» Exercise prompt: Tally the lines that include the word "joints" and reply with nothing but the total.

» Information supplied:
==*==

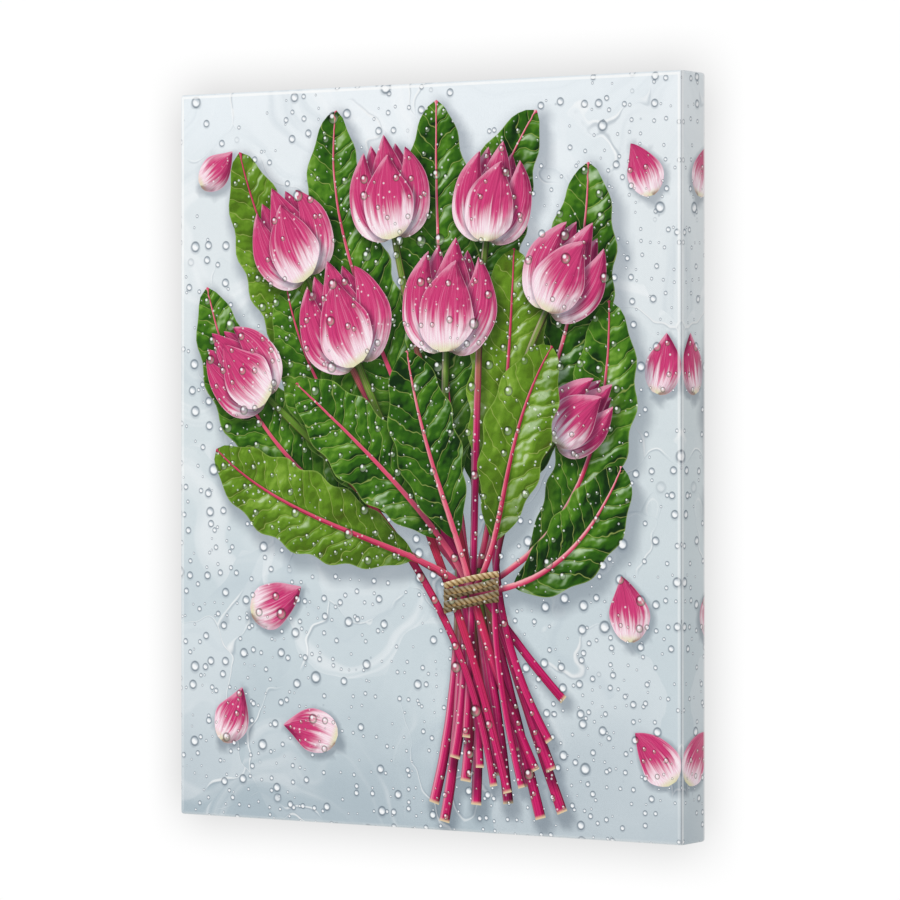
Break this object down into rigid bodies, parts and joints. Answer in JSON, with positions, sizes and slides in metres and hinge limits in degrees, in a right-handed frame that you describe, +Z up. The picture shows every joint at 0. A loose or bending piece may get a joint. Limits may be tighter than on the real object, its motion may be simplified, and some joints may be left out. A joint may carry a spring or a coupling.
{
  "type": "stretched canvas print",
  "caption": "Gallery-wrapped canvas print: printed canvas stretched over a mitred pine frame, folded and stapled at the back, with corner keys, a sawtooth hanger and wall bumpers.",
  "frame": {"origin": "the middle notch of the sawtooth hanger, where it rests on a nail in the wall", "axes": "+Z up, +Y towards the wall, so the print faces -Y and +X is to the right of a viewer in front"},
  "size_m": [0.4064, 0.0355, 0.508],
  "materials": {
    "print": "matte ink on primed cotton canvas",
    "pine": "planed, unfinished pine",
    "key_wood": "sawn hardwood",
    "staple_steel": "galvanised wire",
    "hanger_zinc": "zinc-plated steel sheet",
    "bumper_rubber": "matte"
  },
  "bodies": {
    "root": {"bar_bottom": "pine", "bar_left": "pine", "bar_right": "pine", "bar_top": "pine", "bumper_left": "bumper_rubber", "bumper_right": "bumper_rubber", "canvas": "print", "hanger_nail_left": "staple_steel", "hanger_nail_right": "staple_steel", "hanger_plate": "hanger_zinc", "key_bottom_a": "key_wood", "key_bottom_b": "key_wood", "key_left_a": "key_wood", "key_left_b": "key_wood", "key_right_a": "key_wood", "key_right_b": "key_wood", "key_top_a": "key_wood", "key_top_b": "key_wood", "staple_bottom_1": "staple_steel", "staple_bottom_2": "staple_steel", "staple_bottom_3": "staple_steel", "staple_bottom_4": "staple_steel", "staple_bottom_5": "staple_steel", "staple_bottom_6": "staple_steel", "staple_bottom_7": "staple_steel", "staple_left_1": "staple_steel", "staple_left_2": "staple_steel", "staple_left_3": "staple_steel", "staple_left_4": "staple_steel", "staple_left_5": "staple_steel", "staple_left_6": "staple_steel", "staple_left_7": "staple_steel", "staple_left_8": "staple_steel", "staple_left_9": "staple_steel", "staple_right_1": "staple_steel", "staple_right_2": "staple_steel", "staple_right_3": "staple_steel", "staple_right_4": "staple_steel", "staple_right_5": "staple_steel", "staple_right_6": "staple_steel", "staple_right_7": "staple_steel", "staple_right_8": "staple_steel", "staple_right_9": "staple_steel", "staple_top_1": "staple_steel", "staple_top_2": "staple_steel", "staple_top_3": "staple_steel", "staple_top_4": "staple_steel", "staple_top_5": "staple_steel", "staple_top_6": "staple_steel", "staple_top_7": "staple_steel"}
  },
  "joints": []
}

==*==

» Solved problem: 2